[BEGIN]

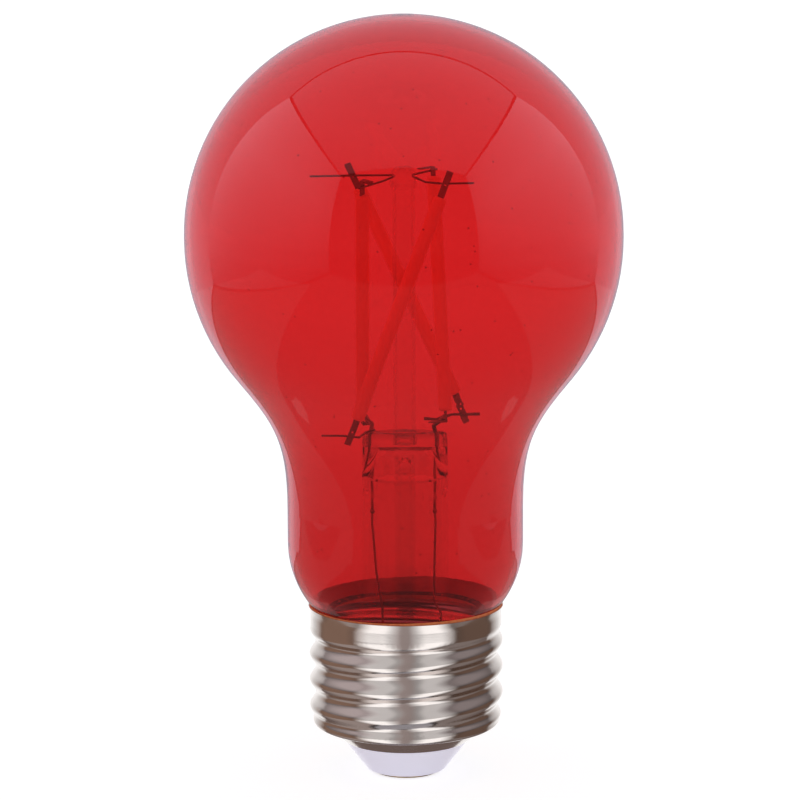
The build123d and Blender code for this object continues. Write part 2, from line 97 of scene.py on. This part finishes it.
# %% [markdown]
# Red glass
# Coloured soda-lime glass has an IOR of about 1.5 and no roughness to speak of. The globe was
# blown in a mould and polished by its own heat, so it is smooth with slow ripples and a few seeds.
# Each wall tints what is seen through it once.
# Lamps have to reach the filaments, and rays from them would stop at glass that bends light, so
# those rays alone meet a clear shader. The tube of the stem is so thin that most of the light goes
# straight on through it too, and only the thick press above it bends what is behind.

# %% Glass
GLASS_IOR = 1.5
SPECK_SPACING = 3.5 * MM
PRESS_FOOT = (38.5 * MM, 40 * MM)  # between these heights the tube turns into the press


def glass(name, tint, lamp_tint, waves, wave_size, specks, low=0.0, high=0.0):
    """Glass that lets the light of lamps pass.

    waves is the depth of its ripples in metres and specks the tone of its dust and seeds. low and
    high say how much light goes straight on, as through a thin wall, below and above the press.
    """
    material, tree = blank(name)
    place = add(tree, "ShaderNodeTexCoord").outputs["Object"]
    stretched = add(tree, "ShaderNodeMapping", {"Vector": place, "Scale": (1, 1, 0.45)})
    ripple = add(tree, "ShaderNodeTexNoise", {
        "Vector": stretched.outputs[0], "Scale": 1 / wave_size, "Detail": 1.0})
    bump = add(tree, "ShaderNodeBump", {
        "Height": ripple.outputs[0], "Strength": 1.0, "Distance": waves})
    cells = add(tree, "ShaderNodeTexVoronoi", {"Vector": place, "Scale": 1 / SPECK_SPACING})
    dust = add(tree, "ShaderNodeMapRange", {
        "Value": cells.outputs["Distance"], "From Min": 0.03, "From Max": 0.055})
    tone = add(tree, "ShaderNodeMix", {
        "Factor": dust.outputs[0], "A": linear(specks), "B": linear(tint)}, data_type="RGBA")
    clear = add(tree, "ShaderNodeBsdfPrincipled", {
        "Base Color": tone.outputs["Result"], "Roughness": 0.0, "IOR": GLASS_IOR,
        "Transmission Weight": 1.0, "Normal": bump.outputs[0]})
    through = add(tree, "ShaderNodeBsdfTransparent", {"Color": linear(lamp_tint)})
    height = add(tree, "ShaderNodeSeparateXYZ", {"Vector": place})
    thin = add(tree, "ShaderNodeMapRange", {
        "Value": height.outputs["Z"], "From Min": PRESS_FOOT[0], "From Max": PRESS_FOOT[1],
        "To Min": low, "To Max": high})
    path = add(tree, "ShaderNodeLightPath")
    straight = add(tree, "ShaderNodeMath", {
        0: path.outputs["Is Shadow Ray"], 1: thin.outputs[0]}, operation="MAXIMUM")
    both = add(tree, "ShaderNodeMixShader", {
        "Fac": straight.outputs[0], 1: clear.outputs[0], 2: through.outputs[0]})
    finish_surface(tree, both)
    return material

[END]

What you will do | From the listing above, reproduce all the lines exactly.

Result of this exercise |
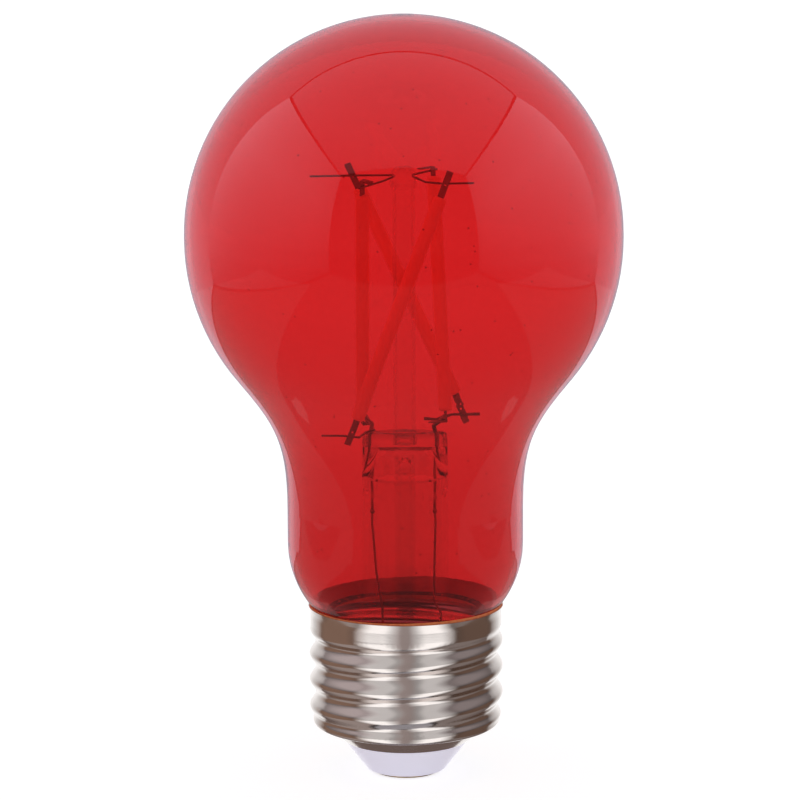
The build123d and Blender code for this object continues. Write part 2, from line 97 of scene.py on. This part finishes it.
# %% [markdown]
# Red glass
# Coloured soda-lime glass has an IOR of about 1.5 and no roughness to speak of. The globe was
# blown in a mould and polished by its own heat, so it is smooth with slow ripples and a few seeds.
# Each wall tints what is seen through it once.
# Lamps have to reach the filaments, and rays from them would stop at glass that bends light, so
# those rays alone meet a clear shader. The tube of the stem is so thin that most of the light goes
# straight on through it too, and only the thick press above it bends what is behind.

# %% Glass
GLASS_IOR = 1.5
SPECK_SPACING = 3.5 * MM
PRESS_FOOT = (38.5 * MM, 40 * MM)  # between these heights the tube turns into the press


def glass(name, tint, lamp_tint, waves, wave_size, specks, low=0.0, high=0.0):
    """Glass that lets the light of lamps pass.

    waves is the depth of its ripples in metres and specks the tone of its dust and seeds. low and
    high say how much light goes straight on, as through a thin wall, below and above the press.
    """
    material, tree = blank(name)
    place = add(tree, "ShaderNodeTexCoord").outputs["Object"]
    stretched = add(tree, "ShaderNodeMapping", {"Vector": place, "Scale": (1, 1, 0.45)})
    ripple = add(tree, "ShaderNodeTexNoise", {
        "Vector": stretched.outputs[0], "Scale": 1 / wave_size, "Detail": 1.0})
    bump = add(tree, "ShaderNodeBump", {
        "Height": ripple.outputs[0], "Strength": 1.0, "Distance": waves})
    cells = add(tree, "ShaderNodeTexVoronoi", {"Vector": place, "Scale": 1 / SPECK_SPACING})
    dust = add(tree, "ShaderNodeMapRange", {
        "Value": cells.outputs["Distance"], "From Min": 0.03, "From Max": 0.055})
    tone = add(tree, "ShaderNodeMix", {
        "Factor": dust.outputs[0], "A": linear(specks), "B": linear(tint)}, data_type="RGBA")
    clear = add(tree, "ShaderNodeBsdfPrincipled", {
        "Base Color": tone.outputs["Result"], "Roughness": 0.0, "IOR": GLASS_IOR,
        "Transmission Weight": 1.0, "Normal": bump.outputs[0]})
    through = add(tree, "ShaderNodeBsdfTransparent", {"Color": linear(lamp_tint)})
    height = add(tree, "ShaderNodeSeparateXYZ", {"Vector": place})
    thin = add(tree, "ShaderNodeMapRange", {
        "Value": height.outputs["Z"], "From Min": PRESS_FOOT[0], "From Max": PRESS_FOOT[1],
        "To Min": low, "To Max": high})
    path = add(tree, "ShaderNodeLightPath")
    straight = add(tree, "ShaderNodeMath", {
        0: path.outputs["Is Shadow Ray"], 1: thin.outputs[0]}, operation="MAXIMUM")
    both = add(tree, "ShaderNodeMixShader", {
        "Fac": straight.outputs[0], 1: clear.outputs[0], 2: through.outputs[0]})
    finish_surface(tree, both)
    return material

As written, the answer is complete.